Investing in out of state property can be a risky yet, rewarding investment if done correctly. There are many factors to consider before making such a decision. It’s important to weigh out the pros and cons before jumping ahead of your self and purchasing real estate without researching.
- Housing can be more affordable in another state.
- Buying out of state diversifies your holdings.
- Your return on investment (ROI) can be greater.
- Purchase prices, appreciation rates, mortgage expenses, taxes, housing regulations, rental market conditions and more are all factors that might be more favorable in another state and will contribute to a property’s potential ROI.
- The current housing market is not sound.

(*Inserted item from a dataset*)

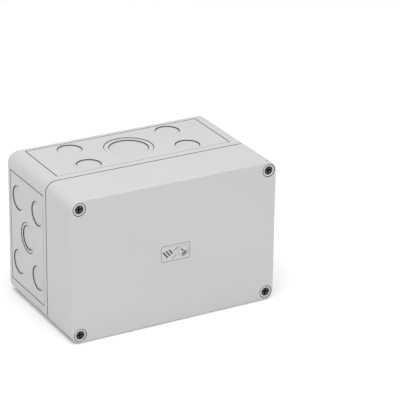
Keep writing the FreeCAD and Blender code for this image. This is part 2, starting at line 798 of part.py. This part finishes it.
def terminal_end_plate():
    body = new_body("terminal_end_plate")
    upper = [
        (f"-({RAIL_FRONT} + dims.end_plate_play)", "dims.terminal_half_height"),
        ("-dims.terminal_shoulder", "dims.terminal_half_height"),
        ("-dims.terminal_depth", "dims.terminal_top_half"),
    ]
    outline = upper + [(y, f"-{z}") for y, z in reversed(upper)]
    sketch = polygon(new_sketch(body, "YZ_Plane", terminal_left(len(TERMINALS))), outline)
    pad(body, sketch, "dims.end_plate_thickness")
    return body


def rail_end_stop(side, start):
    """Clip-on stop: hooks over the rail and carries a narrow grip rib on its front."""
    body = new_body(f"rail_end_stop_{side}")
    outline = clip_outline(
        "dims.stop_half_height", "dims.stop_shoulder", "dims.stop_depth", "dims.stop_front_half"
    )
    pad(body, polygon(new_sketch(body, "YZ_Plane", start), outline), "dims.stop_width")
    rib = rectangle(
        on_front(body, "dims.stop_depth"), "dims.stop_width / 6", "dims.stop_rib_half",
        f"{start} + dims.stop_width / 2", "0",
    )
    pad(body, rib, "dims.stop_rib_height")
    return body


def terminal_markers():
    body = new_body("terminal_markers")
    back = "(dims.terminal_depth - dims.marker_sink)"
    sketch = on_front(body, back)
    for index in range(len(TERMINALS)):
        middle = f"{terminal_left(index)} + dims.terminal_pitch / 2"
        rectangle(sketch, "dims.marker_half_width", "dims.marker_half_height", middle, "0")
    pad(body, sketch, "dims.marker_sink + dims.marker_proud")
    fillet(body, "dims.marker_edge", f"{back} + dims.marker_sink + dims.marker_proud")
    return body


def build():
    screw_places = corners(SCREW_X, SCREW_Z)
    parts = [base_box(), lid(), lid_gasket(), label_plate(), lid_screw_bushes(), lid_screw_inserts()]
    parts += [knockouts(side) for side in SIDES]
    for number, centre in enumerate(screw_places, 1):
        parts.append(lid_screw_washer(number, centre))
        parts.append(lid_screw(number, centre))
    parts += [mounting_rail(), rail_screws(), terminal_end_plate(), terminal_markers()]
    first, last = terminal_left(0), terminal_left(len(TERMINALS))
    parts.append(rail_end_stop("left", f"({first} - dims.stop_width)"))
    parts.append(rail_end_stop("right", f"({last} + dims.end_plate_thickness)"))
    for index, name in enumerate(TERMINALS):
        parts += [terminal_housing(index, name), current_bar(index, name)]
        for level, sign in LEVELS:
            parts.append(clamp_cage(index, name, level, sign))
            parts.append(terminal_screw(index, name, level, sign))
    return parts


def write(parts):
    """Check every object and solid, then write one STEP file for each sub-part."""
    doc.recompute()
    failed = [o.Name for o in doc.Objects if "Invalid" in o.State or "Error" in o.State]
    failed += [p.Label for p in parts if p.Shape.isNull() or not p.Shape.isValid()]
    if failed:
        raise RuntimeError(f"not built: {failed}")
    os.makedirs("parts", exist_ok=True)
    for part in parts:
        part.Shape.exportStep(f"parts/{part.Label}.step")
        print(part.Label, len(part.Shape.Solids), round(part.Shape.Volume, 1))


write(build())
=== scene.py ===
"""Looks of a surface-mounted electrical junction box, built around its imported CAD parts.

Units are metres. X runs to the right, Y from the lid towards the wall and Z up, as in the CAD model.
"""

import math

import bmesh
import bpy
from mathutils import Matrix, Vector


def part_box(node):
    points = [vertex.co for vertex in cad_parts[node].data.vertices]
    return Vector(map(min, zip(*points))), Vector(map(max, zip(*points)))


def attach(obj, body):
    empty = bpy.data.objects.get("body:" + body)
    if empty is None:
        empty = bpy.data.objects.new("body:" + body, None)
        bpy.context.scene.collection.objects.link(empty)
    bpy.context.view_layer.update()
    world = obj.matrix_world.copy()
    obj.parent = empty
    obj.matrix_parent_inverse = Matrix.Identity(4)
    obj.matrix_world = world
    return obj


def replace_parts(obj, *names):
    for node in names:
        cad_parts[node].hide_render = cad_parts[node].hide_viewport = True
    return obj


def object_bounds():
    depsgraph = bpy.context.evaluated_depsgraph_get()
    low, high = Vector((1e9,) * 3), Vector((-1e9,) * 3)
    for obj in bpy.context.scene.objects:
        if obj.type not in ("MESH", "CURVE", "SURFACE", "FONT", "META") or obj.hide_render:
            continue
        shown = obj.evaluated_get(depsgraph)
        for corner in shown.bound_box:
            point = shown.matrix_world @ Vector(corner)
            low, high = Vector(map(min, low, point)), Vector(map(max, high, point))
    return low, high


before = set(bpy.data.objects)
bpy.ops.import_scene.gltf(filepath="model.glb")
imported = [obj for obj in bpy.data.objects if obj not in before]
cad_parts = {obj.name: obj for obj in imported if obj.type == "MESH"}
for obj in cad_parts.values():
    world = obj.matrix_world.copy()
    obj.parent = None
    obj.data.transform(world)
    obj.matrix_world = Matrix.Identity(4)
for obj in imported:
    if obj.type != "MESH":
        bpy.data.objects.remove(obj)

MM = 0.001
CAD_LOW, CAD_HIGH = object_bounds()
CENTRE = (CAD_LOW + CAD_HIGH) / 2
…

- Chances are you won’t fully be familiar with the city’s market or neighborhoods as well as local regulations.
- You will more than likely need a professional property manager. However, you will still need to visit frequently to ensure they’re keeping up with maintenance as well as establish a trusting relationship.

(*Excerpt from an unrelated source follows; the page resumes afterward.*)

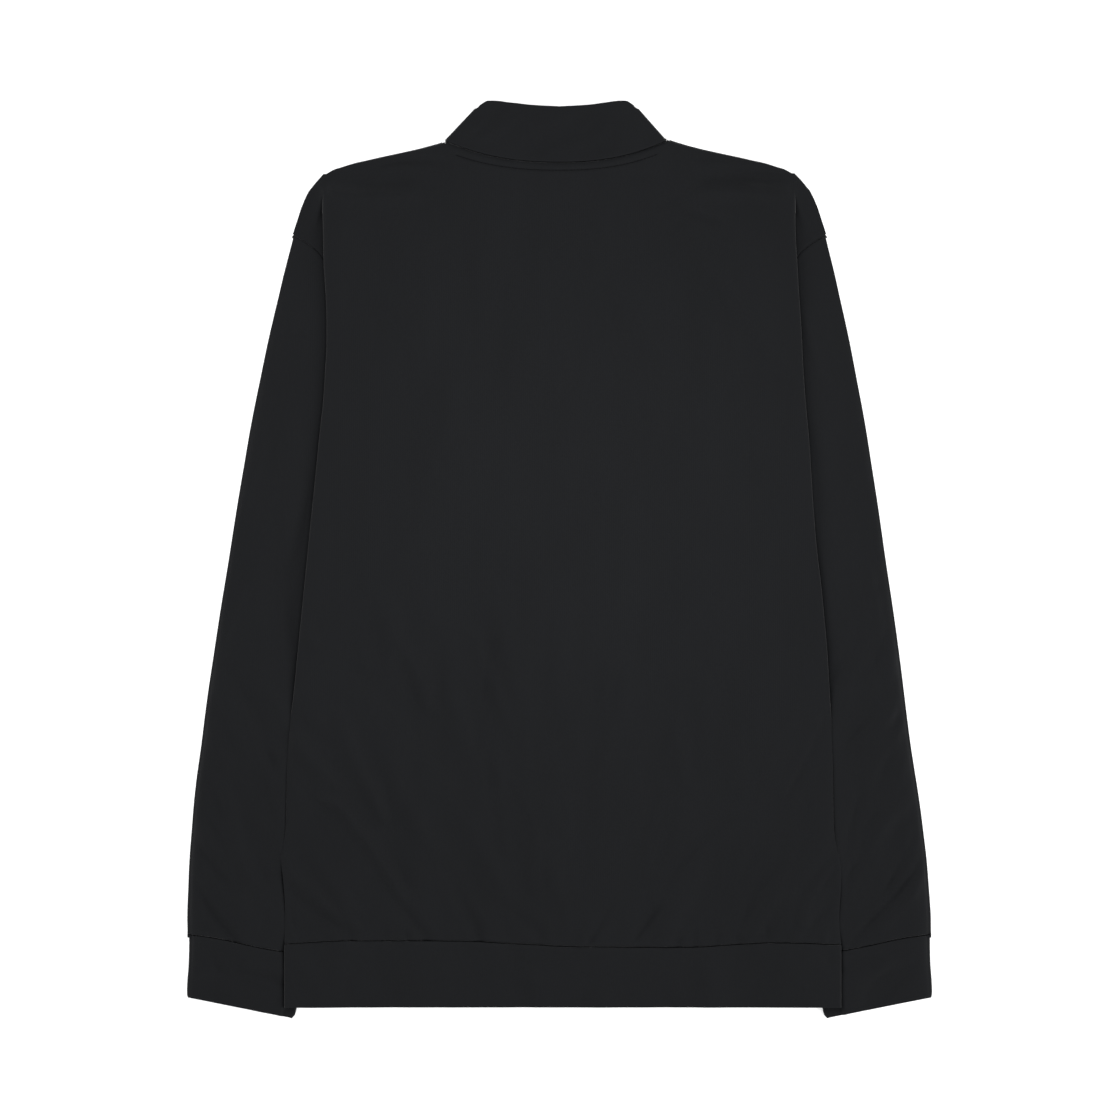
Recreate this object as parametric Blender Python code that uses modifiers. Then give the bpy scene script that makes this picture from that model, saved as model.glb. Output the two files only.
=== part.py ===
"""Track jacket, zipped up, lying face down and laid out flat with its sleeves down its sides.

The sides of the body are folded under, so each side is a stack of cloth: sleeve, back, front, front
and back again, one PITCH apart. Tables and sizes are in millimetres. X runs across the jacket, Y from
hem to collar, and Z up from the surface it lies on. A point of a piece is on the middle of its cloth,
and cloth() then gives it a wall on both sides.
"""

from collections import namedtuple
from math import cos, exp, pi, sin

import bmesh
import bpy
import numpy as np
from mathutils import Matrix, Vector

MM = 0.001
WALL = 1.0  # body and sleeve cloth
DOUBLED = 2.0  # cuffs, hem band and collar, of doubled cloth
PITCH = 1.6  # from one layer of cloth to the next in a stack
SEAM_GAP = 0.3
TURN_GAP = 0.9  # where two turned edges meet at a seam, along the middle of their cloth
LEFT, RIGHT = -1, 1

# Heights in the stack at the folded sides, from the surface up
SLEEVE_UNDER = WALL / 2
SLEEVE_OVER = SLEEVE_UNDER + PITCH
BACK_RETURN = SLEEVE_OVER + PITCH
FRONT_RETURN = BACK_RETURN + PITCH
FRONT_TOP = FRONT_RETURN + PITCH
SIDE_LIFT = FRONT_TOP - SLEEVE_UNDER  # how far the stack lifts the front off the surface

# The fold at each side: outer radii of the two turns, for the back and the front
WIDE_TURN = 1.5 * PITCH
TIGHT_TURN = 0.5 * PITCH
RAMP = 75.0  # width over which a panel comes down from the stack

ROOT_HEIGHT = -321.0  # level of the hem seam
FOLD_FOOT = -245.0  # the folded sides run from here ...
ARMPIT_HEIGHT = 100.0
FOLD_HEAD = 290.0  # ... to here, just under the shoulders
NECK_FOOT = 170.0  # the front's rows are drawn together above this
HEM_EDGE = -376.0
PLACKET = 4.5  # from the centre line to the edge of each front
FRONT_NECK = 277.0  # front neck point
BACK_NECK = 334.0
NECK_SIDE = 352.5  # where the neck seam meets the shoulder
FRONT_COLLAR_TOP = 332.0
FRONT_REST = WALL / 2
CENTRE_CLEARANCE = 3.2  # from front to back along the centre, over the zip

SHOULDER_TOP = 320.0  # height of the shoulder where the fold meets it
NECK_STEPS, SHOULDER_STEPS = 5, 6
LAST = NECK_STEPS + SHOULDER_STEPS  # the column at the side's turn
SLEEVE_STEPS = 15
SLEEVE_LOFT = 2.2
CUFF_TOP = -314.0  # outer end of the seam between sleeve and cuff
CUFF_INNER, CUFF_INNER_TOP, CUFF_FOOT = 221.5, -329.0, -384.9  # its inner edge
CUFF_RISE = 3.6  # height of the cuff's upper wall
CUFF_NOTCH = 0.6  # how far the cuff's seam draws the sleeve's edge in

Edge = namedtuple("Edge", "height left right")
Point = namedtuple("Point", "out height")
Cuff = namedtuple("Cuff", "out height inward")
Fold = namedtuple("Fold", "x0 y0 x1 y1 rise width")
Level = namedtuple("Level", "height z")
Row = namedtuple("Row", "height share lift flat")

# The folded edge of the body, from the centre line
BODY_EDGE = [
    Edge(-321, 231.0, 236.5),
    Edge(-300, 230.5, 235.0),
    Edge(-270, 232.0, 236.5),
    Edge(-248, 234.0, 235.0),
    Edge(-225, 230.0, 230.5),
    Edge(-170, 229.0, 229.7),
    Edge(-115, 223.5, 227.0),
    Edge(-30, 215.0, 220.5),
    Edge(20, 210.0, 215.0),
    Edge(100, 202.0, 209.5),
    Edge(155, 197.0, 205.0),
    Edge(195, 195.5, 203.0),
    Edge(250, 198.0, 199.5),
    Edge(290, 199.0, 198.0),
    Edge(320, 201.5, 201.5),
]

# The outer edge of the sleeves
SLEEVE_EDGE = [
    Edge(-314, 313.2, 312.8),
    Edge(-278, 312.0, 310.5),
    Edge(-227, 309.0, 305.5),
    Edge(-152, 300.5, 294.5),
    Edge(-76, 290.0, 285.0),
    Edge(0, 278.0, 274.0),
    Edge(75, 266.0, 263.0),
    Edge(151, 252.0, 250.0),
    Edge(226, 235.5, 234.5),
    Edge(271, 225.0, 224.5),
]

# How far the sides are folded under, at the armhole and down the body
FOLD_DEPTH = [Edge(-245, 4.0, 4.0), Edge(100, 92.0, 92.0), Edge(290, 1.0, 1.0)]

# The shoulder, from the neck to the top of the armhole seam
SHOULDER = [
    Point(90, NECK_SIDE),
    Point(109, 347.0),
    Point(126, 343.0),
    Point(160, 335.7),
    Point(182, 330.0),
    Point(196, 324.0),
    Point(207, 314.0),
    Point(214, 303.0),
    Point(219.5, 288.0),
    Point(225, 271.0),
]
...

- Homeowners insurance is likely to be higher as well as your mortgage interest rates and down payment requirements. This is because lenders will think of you as a riskier borrower than an occupant.
If you are considering buying real estate out of town, it would be ideal to keep the property closer to your current residence. You’ll be more familiar with the laws, area, and close enough to visit frequently, not costing you an arm and a leg. As long as there is a well thought out plan, out of town real estate investment can be quite profitable.